Uma excelente forma de controle, que poderia ter sido
acrescida ao princípio do livre convencimento motivado pelo Atual Código de
processo Civil é o que Malatesta chamou de sociabilidade
do convencimento que busca afastar a valoração de apreciações subjetivas do
juiz. Para o jurista, a valoração deve
ser a mesma que seria realizada por qualquer outra pessoa racional, o
tradicionalmente chamado “homem médio”, devendo o juiz se convencer da mesma
forma como seria convencida qualquer pessoa.
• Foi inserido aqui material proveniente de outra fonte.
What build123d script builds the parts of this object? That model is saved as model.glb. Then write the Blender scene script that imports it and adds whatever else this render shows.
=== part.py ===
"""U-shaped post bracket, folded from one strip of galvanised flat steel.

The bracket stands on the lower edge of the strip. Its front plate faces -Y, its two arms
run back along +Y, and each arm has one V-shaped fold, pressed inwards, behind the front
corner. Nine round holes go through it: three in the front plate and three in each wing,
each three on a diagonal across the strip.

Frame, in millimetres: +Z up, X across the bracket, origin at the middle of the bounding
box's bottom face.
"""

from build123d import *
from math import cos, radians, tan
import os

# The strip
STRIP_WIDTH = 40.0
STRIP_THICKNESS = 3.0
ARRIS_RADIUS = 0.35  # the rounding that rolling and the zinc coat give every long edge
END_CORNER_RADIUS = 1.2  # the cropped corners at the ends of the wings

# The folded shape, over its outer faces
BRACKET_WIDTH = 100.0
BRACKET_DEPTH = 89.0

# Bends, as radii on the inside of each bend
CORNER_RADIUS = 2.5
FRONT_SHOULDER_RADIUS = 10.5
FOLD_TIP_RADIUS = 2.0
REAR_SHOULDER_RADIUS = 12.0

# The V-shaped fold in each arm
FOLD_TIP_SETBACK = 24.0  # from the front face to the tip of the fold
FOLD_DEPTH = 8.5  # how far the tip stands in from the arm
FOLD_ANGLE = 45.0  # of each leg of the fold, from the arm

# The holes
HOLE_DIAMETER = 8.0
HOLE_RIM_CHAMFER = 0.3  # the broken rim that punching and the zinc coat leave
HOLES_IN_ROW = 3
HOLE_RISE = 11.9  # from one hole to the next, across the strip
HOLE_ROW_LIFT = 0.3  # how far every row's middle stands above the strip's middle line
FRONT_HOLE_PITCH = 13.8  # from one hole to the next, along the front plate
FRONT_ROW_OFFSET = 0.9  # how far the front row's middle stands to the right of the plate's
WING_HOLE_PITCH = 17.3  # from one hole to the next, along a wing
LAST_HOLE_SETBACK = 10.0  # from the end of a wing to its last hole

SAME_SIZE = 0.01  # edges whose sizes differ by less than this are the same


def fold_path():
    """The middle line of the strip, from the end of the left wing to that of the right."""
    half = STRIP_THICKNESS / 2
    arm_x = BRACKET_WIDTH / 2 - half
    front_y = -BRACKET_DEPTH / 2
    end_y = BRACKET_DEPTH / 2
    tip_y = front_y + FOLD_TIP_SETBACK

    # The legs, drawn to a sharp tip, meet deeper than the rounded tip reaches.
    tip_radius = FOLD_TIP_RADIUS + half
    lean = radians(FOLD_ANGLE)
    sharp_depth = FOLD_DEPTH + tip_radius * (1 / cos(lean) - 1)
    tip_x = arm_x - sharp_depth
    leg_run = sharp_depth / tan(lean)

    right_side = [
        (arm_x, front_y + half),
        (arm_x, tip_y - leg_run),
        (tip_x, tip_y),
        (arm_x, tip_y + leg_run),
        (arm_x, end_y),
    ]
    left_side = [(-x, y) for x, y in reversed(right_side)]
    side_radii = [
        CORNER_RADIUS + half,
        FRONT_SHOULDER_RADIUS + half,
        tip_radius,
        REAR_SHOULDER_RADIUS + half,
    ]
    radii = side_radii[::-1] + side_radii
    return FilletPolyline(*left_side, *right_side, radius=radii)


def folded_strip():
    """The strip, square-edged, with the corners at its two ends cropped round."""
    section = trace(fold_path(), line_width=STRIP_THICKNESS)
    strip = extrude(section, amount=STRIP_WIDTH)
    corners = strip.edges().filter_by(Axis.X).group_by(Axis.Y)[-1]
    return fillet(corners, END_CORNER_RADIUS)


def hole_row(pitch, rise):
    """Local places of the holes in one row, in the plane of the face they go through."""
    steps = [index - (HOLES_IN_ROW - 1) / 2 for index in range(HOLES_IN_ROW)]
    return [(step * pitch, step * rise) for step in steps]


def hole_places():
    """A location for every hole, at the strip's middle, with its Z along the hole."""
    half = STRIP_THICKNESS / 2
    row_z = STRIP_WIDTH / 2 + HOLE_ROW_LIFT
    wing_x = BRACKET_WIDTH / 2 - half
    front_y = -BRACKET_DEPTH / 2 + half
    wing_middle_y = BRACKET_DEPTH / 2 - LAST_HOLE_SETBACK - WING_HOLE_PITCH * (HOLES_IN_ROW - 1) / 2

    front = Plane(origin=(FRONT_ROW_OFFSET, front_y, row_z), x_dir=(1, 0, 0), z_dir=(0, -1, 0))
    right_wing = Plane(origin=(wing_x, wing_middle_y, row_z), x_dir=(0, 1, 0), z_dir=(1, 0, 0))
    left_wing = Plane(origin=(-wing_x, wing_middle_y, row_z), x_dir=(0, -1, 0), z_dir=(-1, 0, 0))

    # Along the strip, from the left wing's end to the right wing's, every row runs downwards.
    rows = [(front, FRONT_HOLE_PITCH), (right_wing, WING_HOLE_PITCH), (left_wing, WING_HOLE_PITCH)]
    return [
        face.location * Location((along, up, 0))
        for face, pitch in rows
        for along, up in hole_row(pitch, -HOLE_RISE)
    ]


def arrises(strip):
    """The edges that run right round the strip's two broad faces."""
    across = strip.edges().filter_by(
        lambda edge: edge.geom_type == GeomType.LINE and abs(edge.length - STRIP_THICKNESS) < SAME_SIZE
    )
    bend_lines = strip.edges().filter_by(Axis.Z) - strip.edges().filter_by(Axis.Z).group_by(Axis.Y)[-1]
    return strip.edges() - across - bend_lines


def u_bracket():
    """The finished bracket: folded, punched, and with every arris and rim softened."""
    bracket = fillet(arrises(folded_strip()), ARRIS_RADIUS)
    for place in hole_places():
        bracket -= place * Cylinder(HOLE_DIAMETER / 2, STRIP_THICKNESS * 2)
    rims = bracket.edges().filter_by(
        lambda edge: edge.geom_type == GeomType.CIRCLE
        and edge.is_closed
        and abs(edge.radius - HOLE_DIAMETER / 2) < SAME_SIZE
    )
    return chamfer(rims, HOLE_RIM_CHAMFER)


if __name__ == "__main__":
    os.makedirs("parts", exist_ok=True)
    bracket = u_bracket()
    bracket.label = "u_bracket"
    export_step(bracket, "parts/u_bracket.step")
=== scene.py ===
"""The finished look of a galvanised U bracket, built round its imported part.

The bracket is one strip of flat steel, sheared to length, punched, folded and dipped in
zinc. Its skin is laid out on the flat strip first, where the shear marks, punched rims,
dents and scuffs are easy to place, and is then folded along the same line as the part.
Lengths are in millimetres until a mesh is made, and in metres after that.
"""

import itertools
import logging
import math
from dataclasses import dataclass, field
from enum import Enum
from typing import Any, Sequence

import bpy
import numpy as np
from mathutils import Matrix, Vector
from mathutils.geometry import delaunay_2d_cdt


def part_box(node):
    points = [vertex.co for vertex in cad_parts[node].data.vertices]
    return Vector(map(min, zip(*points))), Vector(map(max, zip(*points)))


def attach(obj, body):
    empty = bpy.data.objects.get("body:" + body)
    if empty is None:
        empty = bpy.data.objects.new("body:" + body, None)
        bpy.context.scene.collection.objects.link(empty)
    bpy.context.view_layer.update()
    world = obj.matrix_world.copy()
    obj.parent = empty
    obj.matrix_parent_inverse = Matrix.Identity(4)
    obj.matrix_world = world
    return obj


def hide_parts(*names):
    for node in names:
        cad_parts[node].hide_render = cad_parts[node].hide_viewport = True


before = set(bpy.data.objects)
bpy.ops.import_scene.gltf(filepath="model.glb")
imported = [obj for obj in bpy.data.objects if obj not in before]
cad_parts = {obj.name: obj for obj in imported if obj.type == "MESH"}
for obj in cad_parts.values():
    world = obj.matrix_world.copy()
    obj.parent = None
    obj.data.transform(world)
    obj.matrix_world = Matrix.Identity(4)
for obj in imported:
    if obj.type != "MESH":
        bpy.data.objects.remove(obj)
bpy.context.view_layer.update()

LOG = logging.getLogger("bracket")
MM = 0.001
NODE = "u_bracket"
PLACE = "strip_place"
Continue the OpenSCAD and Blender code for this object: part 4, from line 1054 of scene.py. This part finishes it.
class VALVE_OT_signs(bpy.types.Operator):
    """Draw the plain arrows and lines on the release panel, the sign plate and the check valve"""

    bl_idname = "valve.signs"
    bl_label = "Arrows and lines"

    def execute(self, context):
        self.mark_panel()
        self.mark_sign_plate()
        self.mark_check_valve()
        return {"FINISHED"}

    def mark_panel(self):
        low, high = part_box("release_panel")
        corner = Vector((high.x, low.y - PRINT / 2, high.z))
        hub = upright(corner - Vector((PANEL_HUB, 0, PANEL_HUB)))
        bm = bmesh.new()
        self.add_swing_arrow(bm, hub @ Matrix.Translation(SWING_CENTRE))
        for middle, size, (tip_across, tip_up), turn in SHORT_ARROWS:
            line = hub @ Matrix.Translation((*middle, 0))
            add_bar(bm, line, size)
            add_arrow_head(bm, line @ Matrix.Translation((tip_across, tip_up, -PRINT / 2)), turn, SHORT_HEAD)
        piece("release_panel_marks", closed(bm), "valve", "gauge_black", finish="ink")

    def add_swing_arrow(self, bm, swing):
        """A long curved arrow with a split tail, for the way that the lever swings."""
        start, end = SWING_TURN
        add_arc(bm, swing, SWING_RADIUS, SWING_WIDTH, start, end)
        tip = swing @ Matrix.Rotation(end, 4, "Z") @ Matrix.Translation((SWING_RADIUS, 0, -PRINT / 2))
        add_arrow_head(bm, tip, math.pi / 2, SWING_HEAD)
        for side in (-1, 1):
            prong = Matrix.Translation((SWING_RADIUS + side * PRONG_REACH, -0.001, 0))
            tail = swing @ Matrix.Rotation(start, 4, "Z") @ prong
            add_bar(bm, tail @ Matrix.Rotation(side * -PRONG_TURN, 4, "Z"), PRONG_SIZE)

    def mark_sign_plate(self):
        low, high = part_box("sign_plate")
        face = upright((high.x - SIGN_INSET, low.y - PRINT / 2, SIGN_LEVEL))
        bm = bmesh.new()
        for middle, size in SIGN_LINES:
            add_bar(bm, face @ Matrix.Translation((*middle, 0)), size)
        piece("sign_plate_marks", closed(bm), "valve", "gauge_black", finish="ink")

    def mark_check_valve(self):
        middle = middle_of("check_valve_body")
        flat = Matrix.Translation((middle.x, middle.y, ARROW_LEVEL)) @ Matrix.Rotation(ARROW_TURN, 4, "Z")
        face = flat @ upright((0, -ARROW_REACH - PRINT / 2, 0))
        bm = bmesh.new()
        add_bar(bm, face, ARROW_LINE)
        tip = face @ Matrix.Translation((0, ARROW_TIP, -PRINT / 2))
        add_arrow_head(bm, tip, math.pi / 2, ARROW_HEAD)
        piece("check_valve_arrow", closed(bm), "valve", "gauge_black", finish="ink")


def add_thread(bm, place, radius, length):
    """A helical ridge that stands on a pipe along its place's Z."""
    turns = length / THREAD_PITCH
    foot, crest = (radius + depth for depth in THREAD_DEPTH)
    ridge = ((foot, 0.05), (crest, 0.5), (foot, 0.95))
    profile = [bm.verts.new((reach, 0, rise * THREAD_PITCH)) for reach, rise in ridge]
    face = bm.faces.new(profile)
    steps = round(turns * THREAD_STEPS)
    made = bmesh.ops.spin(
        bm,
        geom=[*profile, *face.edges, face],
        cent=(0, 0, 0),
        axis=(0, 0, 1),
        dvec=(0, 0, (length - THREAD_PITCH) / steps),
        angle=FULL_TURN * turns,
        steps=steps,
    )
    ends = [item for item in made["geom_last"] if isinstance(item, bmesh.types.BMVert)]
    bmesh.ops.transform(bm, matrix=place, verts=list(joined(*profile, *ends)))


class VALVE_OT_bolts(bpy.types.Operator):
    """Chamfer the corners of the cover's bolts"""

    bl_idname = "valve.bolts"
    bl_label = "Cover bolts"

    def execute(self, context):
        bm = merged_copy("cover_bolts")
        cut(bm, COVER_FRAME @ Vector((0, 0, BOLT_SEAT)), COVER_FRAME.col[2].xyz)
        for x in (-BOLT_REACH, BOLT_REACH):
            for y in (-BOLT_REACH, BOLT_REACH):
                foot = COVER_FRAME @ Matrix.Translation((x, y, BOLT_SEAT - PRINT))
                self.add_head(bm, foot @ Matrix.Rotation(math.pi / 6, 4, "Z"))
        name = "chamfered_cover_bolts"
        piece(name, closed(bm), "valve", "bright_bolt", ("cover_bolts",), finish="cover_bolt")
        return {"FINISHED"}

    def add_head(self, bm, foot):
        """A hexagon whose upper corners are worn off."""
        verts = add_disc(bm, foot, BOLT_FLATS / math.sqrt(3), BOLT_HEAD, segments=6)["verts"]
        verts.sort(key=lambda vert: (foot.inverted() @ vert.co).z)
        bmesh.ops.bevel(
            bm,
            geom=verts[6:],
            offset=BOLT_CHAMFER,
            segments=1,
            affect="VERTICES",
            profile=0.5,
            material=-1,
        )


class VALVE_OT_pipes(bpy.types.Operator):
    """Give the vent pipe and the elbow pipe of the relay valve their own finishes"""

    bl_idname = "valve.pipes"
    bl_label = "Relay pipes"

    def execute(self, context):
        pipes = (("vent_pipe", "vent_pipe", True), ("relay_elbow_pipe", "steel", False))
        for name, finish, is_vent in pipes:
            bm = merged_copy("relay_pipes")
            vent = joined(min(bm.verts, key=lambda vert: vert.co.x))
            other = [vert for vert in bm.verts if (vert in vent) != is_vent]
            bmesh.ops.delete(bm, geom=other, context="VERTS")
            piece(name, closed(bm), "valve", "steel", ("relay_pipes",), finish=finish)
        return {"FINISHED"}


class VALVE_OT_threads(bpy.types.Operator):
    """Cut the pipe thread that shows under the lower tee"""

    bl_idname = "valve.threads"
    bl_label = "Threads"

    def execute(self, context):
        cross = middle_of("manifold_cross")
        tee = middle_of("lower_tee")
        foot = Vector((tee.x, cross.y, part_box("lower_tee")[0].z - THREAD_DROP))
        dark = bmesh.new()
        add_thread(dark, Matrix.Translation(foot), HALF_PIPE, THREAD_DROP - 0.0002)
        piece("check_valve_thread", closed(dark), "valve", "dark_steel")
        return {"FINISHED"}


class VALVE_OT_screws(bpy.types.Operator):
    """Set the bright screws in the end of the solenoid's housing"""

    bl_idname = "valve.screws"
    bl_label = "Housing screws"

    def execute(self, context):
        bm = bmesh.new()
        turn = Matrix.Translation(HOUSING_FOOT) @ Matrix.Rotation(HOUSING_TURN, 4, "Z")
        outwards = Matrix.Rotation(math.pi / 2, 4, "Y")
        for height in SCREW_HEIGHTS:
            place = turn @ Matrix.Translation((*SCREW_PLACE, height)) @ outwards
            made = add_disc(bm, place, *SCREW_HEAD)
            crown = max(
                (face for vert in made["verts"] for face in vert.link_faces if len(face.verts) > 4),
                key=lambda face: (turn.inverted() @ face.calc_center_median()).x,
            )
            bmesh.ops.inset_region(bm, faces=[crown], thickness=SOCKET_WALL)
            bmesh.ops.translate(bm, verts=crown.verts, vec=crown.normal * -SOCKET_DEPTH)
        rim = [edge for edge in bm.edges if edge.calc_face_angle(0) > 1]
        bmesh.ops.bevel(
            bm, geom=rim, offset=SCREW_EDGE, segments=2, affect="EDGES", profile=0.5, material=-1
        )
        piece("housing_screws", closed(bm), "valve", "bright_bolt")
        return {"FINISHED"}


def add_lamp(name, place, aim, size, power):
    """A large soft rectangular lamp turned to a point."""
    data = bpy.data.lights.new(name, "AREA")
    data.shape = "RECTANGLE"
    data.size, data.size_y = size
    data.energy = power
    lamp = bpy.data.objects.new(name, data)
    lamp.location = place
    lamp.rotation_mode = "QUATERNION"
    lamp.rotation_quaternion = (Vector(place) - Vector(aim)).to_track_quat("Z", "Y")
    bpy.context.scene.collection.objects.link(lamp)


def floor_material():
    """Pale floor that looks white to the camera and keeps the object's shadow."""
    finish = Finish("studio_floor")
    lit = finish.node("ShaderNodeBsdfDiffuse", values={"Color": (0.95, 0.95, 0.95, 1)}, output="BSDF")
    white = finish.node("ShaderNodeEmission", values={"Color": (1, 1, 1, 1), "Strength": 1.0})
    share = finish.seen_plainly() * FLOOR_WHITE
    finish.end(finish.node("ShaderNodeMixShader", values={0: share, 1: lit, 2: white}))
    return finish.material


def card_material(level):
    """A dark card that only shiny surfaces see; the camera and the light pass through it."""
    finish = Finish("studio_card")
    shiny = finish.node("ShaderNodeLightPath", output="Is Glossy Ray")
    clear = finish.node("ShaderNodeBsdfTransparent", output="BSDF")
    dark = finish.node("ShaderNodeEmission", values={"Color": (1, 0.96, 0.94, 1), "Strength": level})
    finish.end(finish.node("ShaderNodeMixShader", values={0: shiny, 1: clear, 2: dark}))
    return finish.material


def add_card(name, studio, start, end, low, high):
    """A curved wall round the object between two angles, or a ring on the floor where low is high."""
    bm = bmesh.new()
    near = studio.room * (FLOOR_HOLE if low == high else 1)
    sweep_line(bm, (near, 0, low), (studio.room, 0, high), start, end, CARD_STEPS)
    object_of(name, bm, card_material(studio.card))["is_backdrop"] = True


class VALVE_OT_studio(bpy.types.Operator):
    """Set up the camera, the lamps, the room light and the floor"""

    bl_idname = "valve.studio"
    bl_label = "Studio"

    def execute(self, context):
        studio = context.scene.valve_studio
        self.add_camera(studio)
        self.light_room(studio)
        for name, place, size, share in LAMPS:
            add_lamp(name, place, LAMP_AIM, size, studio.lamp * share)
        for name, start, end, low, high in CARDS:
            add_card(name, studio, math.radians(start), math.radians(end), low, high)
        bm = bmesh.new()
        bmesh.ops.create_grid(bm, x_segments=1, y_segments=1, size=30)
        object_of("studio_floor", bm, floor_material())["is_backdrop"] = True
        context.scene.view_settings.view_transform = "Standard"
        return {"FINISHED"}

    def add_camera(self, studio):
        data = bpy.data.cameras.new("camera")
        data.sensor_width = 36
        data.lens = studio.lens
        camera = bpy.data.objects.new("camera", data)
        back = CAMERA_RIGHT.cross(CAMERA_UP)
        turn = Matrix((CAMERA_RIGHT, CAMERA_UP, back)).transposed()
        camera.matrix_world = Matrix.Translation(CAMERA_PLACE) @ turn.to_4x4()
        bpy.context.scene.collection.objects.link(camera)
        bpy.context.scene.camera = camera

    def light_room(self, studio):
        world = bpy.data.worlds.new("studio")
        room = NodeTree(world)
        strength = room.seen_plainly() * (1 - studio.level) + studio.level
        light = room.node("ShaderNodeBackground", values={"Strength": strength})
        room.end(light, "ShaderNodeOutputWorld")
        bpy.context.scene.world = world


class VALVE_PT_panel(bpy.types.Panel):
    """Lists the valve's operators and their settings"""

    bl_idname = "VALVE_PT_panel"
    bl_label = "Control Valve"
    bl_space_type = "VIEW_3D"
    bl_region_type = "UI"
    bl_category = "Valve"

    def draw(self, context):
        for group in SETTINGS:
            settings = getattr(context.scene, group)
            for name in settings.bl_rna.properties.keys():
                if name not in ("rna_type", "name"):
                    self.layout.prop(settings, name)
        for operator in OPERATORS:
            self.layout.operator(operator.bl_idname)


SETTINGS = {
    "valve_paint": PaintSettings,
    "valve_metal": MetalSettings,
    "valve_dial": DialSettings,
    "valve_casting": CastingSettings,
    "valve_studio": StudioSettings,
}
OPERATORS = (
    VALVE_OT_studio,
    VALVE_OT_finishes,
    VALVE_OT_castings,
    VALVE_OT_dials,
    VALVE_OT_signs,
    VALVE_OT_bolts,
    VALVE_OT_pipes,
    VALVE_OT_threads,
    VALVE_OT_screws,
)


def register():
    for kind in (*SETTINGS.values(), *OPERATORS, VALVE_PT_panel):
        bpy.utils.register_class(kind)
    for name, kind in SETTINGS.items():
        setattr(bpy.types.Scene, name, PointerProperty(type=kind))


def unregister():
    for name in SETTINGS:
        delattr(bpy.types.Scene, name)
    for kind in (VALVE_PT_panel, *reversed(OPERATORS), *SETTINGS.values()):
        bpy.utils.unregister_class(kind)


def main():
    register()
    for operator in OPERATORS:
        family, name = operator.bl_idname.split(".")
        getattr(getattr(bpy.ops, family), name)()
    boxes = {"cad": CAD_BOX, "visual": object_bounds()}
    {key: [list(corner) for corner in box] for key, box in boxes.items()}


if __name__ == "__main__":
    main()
No mesmo sentido, as lições de Carlos Alberto Álvaro de
Oliveira ao afirmar que a valoração da prova deve respeitar as expectativas do
ambiente a que se dirige, de forma que a decisão proferida se mostre
convincente ou pelo menos aceitável. Afirma, corretamente o jurista que o juiz
deve, em sua valoração da prova, buscar o consenso mais generalizado possível da
sociedade em que inserida, proferindo uma decisão que atenda às expectativas
sociais.
São lições que me agradam imensamente porque a valoração
das provas diz respeito aos fatos da demanda, o que, portanto, não exige
qualquer conhecimento jurídico para ser feita. Significa dizer que qualquer
pessoa racional, ainda que sem formação jurídica, tem capacidade de valorar a
prova, em situação obviamente diferente daquela verificada na interpretação e
aplicação do direito objetivo ao caso concreto.
Como a valoração da prova não é essencialmente uma atividade
jurisdicional sob a perspectiva do conhecimento do Direito, cabe ao juiz se
portar como se portaria qualquer pessoa racional em seu lugar. A motivação
quanto aos fatos, portanto, não é livre, mas guiada e vigiada pela percepção
social do que se espera que o juiz faça em termos de valoração.
Não pode, por exemplo, o juiz ignorar um laudo pericial
de DNA juntado aos autos afirmando ser descrente na ciência. Como também não
pode “fundamentar” sua decisão afirmando que não levará as testemunhas em consideração
porque o ser humano não merece confiança. Até se pode dizer que, nesses casos,
o juiz justificou suas opções valorativas da prova, mas é manifesto que tal “fundamentação”
não pode ser admitida. (Daniel Amorim
Assumpção Neves, p. 650/651. Novo Código
de Processo Civil Comentado artigo por artigo – 2016. Ed. Juspodivm).
8.
PRINCÍPIO
DA COMUNHÃO DE PROVAS
Nos termos do art. 371 deste
CPC, o juiz apreciará a prova constante dos autos, independentemente do sujeito
que a tiver promovido. A valoração, portanto, independe da prova ter sido
requerida pelas partes, pelo Ministério Público como fiscal da ordem jurídica
ou determinada de ofício pelo juiz. Até porque, o que interessa na valoração é
o resultado da prova e não o responsável pela sua promoção.
Segundo o princípio da comunhão das provas, adotado pelo
direito processual brasileiro, a prova produzida é prova do processo, de forma
que, após sua produção, em nada interessa quem foi o responsável por ter
arroladoa testemunha, juntado o documento aos autos ou pela realização da
perícia. Sendo prova do processo, não tem dono, devendo ser todas as provas
valoradas da mesma forma. (Daniel Amorim
Assumpção Neves, p. 651/652. Novo Código
de Processo Civil Comentado artigo por artigo – 2016. Ed. Juspodivm).